Further, another court recently presented with "virtually identical allegations" explicitly relied on Fidelity in dismissing as unripe Plaintiff's causes of action for declaratory relief and breach of contract. See St. Paul Fire & Marine Ins. Co. v. Centex Homes, 14-cv-1216 AB (JCx) (C.D. Cal. Oct. 7, 2014), Doc. 28 at 5-6 ("Central District case"). The court, "agree[ing] with the reasoning in Fidelity," found that Plaintiffs' complaint was not ripe because it was filed before Centex had sent Plaintiffs its reservation of rights letter in which it agreed to let Plaintiffs choose counsel to defend Centex in the underlying lawsuit against it. Id. at 6. The court noted that Plaintiffs did "not address Centex's contention that the first and second causes of action are unripe" in their opposition. Id.
The Court finds that Plaintiffs' first and second claims were not ripe at the time the complaint was filed. Accordingly, the Court GRANTS WITH LEAVE TO AMEND Centex's motion to dismiss Plaintiffs' first and second causes of action for lack of subject matter jurisdiction.
Centex moves to dismiss Plaintiffs' third cause of action (equitable reimbursement) on the ground Plaintiffs fail to allege facts showing that Plaintiffs defended the Carter action in its entirety. Doc. 7 at 9-10.
To state a claim for equitable reimbursement, Plaintiffs must allege, among other things, that they defended Centex in the Carter action in its entirety. See Travelers Indem. Co. of Conn. v. Centex Homes, 1:14-CV-217-LJO-GSA, 2014 WL 3778269 at *3 (E.D. Cal. July 30, 2014), amended on reconsideration, 1:14-CV-217-LJO-GSA, 2014 WL 4081861 (E.D. Cal. Aug. 19, 2014) (citing Scottsdale Ins. Co. v. MV Transp., 36 Cal.4th 643, 657 (2005)). That requires Plaintiffs to allege facts showing that the Carter action has resolved or that Plaintiffs no longer owe a duty to defend Centex in that action. See id.
Plaintiffs do not allege that the Carter action remains ongoing. Rather, Plaintiffs allege that they no longer owe any duty to defend Centex in the Carter action due to Centex's alleged breach of the policies. See Doc. 1 at ¶ 67. Plaintiffs assert that, "as a result of Centex's breach of the insurance policy, [Plaintiffs are] relieved of any obligation to defend Centex," and thus they have defended the Carter action in its entirety. Doc. 14 at 21 (citing Doc. 1 at ¶ 67); id. ("Centex breached the insurance contract, thereby ending any potential duty to defend").

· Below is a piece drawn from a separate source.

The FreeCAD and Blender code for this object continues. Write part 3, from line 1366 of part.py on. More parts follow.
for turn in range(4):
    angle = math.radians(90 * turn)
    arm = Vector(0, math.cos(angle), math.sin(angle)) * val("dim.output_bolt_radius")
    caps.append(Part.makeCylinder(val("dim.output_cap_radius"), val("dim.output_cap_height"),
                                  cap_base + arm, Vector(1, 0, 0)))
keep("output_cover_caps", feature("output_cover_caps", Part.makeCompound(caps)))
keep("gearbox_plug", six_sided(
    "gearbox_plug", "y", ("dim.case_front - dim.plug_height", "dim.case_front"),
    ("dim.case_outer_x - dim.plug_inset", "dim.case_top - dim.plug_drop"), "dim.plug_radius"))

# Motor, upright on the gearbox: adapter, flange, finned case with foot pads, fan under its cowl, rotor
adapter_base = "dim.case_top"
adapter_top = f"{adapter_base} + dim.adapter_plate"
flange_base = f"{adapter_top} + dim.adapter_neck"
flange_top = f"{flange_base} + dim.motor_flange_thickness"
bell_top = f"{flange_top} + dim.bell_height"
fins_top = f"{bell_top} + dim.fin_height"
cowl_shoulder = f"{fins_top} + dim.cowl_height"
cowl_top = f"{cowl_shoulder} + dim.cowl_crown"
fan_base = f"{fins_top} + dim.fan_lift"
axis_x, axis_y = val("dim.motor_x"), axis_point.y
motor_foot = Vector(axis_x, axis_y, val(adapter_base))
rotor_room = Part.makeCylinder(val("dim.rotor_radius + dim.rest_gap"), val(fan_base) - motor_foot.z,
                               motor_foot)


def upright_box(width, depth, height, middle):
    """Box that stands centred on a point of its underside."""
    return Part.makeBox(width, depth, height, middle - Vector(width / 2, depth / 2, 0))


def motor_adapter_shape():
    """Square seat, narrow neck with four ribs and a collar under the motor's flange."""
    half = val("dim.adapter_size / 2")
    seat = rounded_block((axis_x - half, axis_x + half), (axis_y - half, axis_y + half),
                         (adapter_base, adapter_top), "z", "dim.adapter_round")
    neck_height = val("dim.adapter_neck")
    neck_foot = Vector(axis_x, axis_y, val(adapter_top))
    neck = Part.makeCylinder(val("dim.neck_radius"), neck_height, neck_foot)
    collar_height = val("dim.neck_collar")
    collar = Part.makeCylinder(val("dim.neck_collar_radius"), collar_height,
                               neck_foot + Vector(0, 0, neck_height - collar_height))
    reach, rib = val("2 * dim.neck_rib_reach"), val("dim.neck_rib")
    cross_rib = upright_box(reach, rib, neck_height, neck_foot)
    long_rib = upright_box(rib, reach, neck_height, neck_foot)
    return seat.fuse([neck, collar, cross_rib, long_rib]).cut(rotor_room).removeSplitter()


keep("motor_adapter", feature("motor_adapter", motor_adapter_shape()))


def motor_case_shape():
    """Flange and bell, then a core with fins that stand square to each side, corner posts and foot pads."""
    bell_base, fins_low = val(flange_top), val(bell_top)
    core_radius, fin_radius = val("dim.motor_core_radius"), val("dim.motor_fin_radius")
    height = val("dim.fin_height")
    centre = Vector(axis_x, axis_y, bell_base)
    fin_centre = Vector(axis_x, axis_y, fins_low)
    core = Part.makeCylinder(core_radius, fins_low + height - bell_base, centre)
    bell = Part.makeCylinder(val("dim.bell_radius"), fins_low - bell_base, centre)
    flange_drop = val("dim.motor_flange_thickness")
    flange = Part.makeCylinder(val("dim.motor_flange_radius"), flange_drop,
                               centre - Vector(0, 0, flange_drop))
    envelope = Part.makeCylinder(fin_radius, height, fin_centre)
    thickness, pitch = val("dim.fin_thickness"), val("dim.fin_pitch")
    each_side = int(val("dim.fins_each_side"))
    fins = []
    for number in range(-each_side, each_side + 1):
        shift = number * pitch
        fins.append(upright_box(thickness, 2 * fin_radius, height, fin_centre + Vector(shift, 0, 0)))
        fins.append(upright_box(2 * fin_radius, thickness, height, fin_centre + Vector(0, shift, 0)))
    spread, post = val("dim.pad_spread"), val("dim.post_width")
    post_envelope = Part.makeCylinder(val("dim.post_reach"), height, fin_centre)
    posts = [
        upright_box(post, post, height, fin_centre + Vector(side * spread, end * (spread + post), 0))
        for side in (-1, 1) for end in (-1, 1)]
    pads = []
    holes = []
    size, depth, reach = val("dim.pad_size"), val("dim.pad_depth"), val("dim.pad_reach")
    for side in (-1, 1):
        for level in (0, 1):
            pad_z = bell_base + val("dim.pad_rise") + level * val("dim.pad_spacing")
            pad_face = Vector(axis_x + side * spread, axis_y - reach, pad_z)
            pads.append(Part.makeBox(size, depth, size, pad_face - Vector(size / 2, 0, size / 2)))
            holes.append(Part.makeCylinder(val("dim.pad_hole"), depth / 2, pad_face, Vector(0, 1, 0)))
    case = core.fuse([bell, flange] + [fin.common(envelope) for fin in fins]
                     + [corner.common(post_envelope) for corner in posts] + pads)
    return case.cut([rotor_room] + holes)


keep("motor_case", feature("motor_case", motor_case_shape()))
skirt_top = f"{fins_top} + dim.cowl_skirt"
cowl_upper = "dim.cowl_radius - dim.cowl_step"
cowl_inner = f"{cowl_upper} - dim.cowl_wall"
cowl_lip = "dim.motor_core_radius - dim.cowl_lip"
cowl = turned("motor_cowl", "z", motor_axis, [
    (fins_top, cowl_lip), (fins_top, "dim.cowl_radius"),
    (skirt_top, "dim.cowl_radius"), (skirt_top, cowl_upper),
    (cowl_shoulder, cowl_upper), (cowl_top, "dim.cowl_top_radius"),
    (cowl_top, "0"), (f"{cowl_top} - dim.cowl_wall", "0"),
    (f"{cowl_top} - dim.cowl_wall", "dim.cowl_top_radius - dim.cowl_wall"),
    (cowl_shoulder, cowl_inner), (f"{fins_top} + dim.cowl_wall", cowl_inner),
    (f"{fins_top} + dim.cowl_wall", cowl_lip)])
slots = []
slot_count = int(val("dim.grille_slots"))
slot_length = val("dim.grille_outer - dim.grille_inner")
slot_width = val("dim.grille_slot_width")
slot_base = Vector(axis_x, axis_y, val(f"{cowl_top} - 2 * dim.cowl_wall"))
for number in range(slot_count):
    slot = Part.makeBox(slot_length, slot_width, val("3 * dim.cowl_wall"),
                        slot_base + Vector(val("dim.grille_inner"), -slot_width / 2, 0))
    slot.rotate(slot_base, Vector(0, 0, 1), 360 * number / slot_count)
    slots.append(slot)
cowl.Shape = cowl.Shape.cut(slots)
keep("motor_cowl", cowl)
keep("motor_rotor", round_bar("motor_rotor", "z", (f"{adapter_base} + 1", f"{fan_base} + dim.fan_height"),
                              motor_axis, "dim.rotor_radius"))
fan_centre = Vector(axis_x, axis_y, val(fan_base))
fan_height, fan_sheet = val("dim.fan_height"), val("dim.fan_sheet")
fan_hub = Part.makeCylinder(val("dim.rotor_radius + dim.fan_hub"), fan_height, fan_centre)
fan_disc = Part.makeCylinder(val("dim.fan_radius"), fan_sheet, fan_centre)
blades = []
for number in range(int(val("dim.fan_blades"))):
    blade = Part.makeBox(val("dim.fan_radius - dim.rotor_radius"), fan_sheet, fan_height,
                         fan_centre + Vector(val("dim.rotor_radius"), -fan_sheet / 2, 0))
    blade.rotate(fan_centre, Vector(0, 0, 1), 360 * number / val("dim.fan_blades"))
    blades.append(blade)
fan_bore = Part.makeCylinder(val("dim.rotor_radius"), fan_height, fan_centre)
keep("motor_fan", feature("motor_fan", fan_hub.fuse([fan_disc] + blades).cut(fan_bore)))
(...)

At the time Plaintiffs filed their complaint Centex necessarily could not have breached the policies because Centex had not yet communicated to Plaintiffs its position on its defense in the Carter action. Thus, at the time the complaint was filed, Plaintiffs had not defended Centex in the Carter action in its entirety because they still had a duty to defend Centex. Plaintiffs' equitable reimbursement claim therefore fails. Accordingly, the Court GRANTS WITH LEAVE TO AMEND Centex's motion to dismiss Plaintiffs' third cause of action for equitable reimbursement.
For the foregoing reasons, the Court GRANTS WITH LEAVE TO AMEND Centex's motion to dismiss (Doc. 7) Plaintiffs' complaint. Plaintiffs' claims are DISMISSED WITHOUT PREJUDICE.